**Entries provided**
(begin)

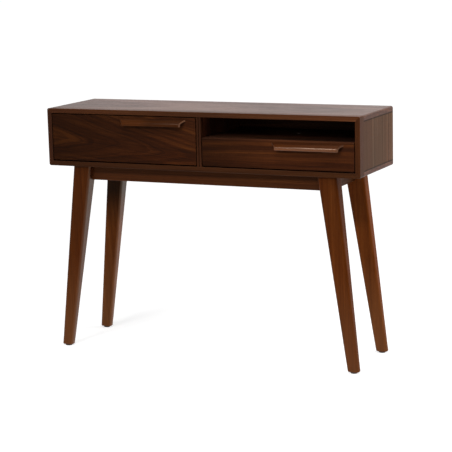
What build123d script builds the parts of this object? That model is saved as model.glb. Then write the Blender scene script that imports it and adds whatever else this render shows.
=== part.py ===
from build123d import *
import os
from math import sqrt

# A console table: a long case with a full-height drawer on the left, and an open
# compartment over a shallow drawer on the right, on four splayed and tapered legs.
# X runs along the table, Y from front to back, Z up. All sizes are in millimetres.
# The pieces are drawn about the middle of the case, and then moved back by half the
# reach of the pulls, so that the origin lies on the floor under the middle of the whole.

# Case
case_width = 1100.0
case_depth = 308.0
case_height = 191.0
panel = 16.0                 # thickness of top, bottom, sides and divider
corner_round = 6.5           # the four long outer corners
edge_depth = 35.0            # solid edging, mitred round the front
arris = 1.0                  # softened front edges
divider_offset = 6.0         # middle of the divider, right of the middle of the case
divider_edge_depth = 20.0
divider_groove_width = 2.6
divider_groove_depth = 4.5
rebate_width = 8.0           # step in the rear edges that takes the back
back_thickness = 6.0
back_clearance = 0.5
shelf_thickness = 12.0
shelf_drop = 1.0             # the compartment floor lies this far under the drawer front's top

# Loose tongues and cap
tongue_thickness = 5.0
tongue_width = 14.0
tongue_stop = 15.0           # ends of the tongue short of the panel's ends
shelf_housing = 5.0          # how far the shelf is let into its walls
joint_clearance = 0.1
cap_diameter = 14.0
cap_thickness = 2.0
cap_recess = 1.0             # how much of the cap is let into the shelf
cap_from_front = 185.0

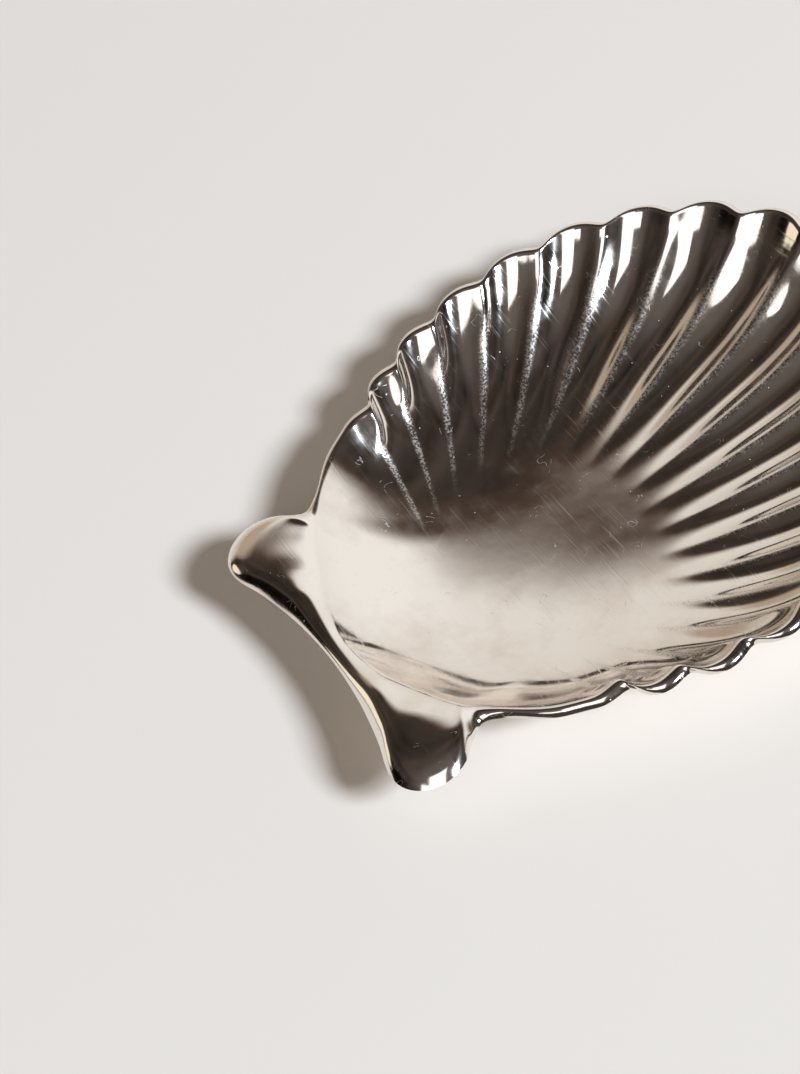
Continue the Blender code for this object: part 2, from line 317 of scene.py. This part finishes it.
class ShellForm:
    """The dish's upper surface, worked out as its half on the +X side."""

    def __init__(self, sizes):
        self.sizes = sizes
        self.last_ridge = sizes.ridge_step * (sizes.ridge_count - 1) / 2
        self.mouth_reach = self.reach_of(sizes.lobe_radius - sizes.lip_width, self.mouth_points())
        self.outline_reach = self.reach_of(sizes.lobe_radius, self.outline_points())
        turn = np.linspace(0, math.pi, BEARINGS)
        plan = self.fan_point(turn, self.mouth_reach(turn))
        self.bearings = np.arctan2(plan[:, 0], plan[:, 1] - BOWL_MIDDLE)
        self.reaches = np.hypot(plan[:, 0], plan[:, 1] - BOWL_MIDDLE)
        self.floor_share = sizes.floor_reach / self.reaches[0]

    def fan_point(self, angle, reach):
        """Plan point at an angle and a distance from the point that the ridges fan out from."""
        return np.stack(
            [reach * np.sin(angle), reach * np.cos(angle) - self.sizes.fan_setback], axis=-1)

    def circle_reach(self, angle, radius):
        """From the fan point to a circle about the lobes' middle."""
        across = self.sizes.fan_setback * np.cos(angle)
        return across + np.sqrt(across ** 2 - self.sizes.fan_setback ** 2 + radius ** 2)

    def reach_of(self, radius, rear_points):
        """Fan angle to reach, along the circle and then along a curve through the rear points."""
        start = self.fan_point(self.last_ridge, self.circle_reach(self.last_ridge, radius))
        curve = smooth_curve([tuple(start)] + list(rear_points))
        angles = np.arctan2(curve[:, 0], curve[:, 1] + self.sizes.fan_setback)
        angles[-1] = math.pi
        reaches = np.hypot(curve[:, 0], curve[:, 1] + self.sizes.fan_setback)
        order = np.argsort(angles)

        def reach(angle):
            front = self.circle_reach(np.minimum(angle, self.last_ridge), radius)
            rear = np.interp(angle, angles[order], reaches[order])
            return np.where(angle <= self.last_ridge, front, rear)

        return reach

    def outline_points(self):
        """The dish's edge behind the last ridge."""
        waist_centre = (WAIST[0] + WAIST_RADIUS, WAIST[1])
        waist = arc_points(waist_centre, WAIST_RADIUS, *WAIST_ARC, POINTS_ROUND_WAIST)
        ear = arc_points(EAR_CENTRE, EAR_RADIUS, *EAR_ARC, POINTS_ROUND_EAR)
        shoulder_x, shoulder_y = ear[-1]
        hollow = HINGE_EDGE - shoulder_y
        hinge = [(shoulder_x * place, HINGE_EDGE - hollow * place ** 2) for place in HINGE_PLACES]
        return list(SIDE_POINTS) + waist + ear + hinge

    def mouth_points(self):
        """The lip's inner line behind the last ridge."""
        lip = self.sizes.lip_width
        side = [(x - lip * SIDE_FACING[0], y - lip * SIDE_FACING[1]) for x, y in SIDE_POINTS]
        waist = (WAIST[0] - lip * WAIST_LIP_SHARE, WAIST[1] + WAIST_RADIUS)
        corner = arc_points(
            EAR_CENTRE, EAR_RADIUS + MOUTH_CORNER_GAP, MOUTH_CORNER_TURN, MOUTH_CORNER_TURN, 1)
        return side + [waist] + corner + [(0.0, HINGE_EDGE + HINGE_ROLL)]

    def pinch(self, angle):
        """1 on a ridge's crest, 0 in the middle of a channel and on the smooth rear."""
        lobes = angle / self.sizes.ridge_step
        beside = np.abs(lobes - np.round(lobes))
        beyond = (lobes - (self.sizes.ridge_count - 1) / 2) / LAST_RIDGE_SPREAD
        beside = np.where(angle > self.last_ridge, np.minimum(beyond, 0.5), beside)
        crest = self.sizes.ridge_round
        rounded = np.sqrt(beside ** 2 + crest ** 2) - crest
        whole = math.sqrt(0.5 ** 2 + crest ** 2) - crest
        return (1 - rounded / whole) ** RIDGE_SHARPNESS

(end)

**What to do**
Write out exactly the lines from the start of the material through the line with "shelf_drop = 1.0". No other output is expected.

**Expected output**
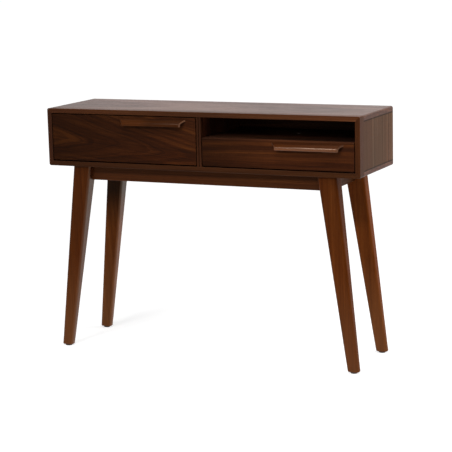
What build123d script builds the parts of this object? That model is saved as model.glb. Then write the Blender scene script that imports it and adds whatever else this render shows.
=== part.py ===
from build123d import *
import os
from math import sqrt

# A console table: a long case with a full-height drawer on the left, and an open
# compartment over a shallow drawer on the right, on four splayed and tapered legs.
# X runs along the table, Y from front to back, Z up. All sizes are in millimetres.
# The pieces are drawn about the middle of the case, and then moved back by half the
# reach of the pulls, so that the origin lies on the floor under the middle of the whole.

# Case
case_width = 1100.0
case_depth = 308.0
case_height = 191.0
panel = 16.0                 # thickness of top, bottom, sides and divider
corner_round = 6.5           # the four long outer corners
edge_depth = 35.0            # solid edging, mitred round the front
arris = 1.0                  # softened front edges
divider_offset = 6.0         # middle of the divider, right of the middle of the case
divider_edge_depth = 20.0
divider_groove_width = 2.6
divider_groove_depth = 4.5
rebate_width = 8.0           # step in the rear edges that takes the back
back_thickness = 6.0
back_clearance = 0.5
shelf_thickness = 12.0
shelf_drop = 1.0             # the compartment floor lies this far under the drawer front's top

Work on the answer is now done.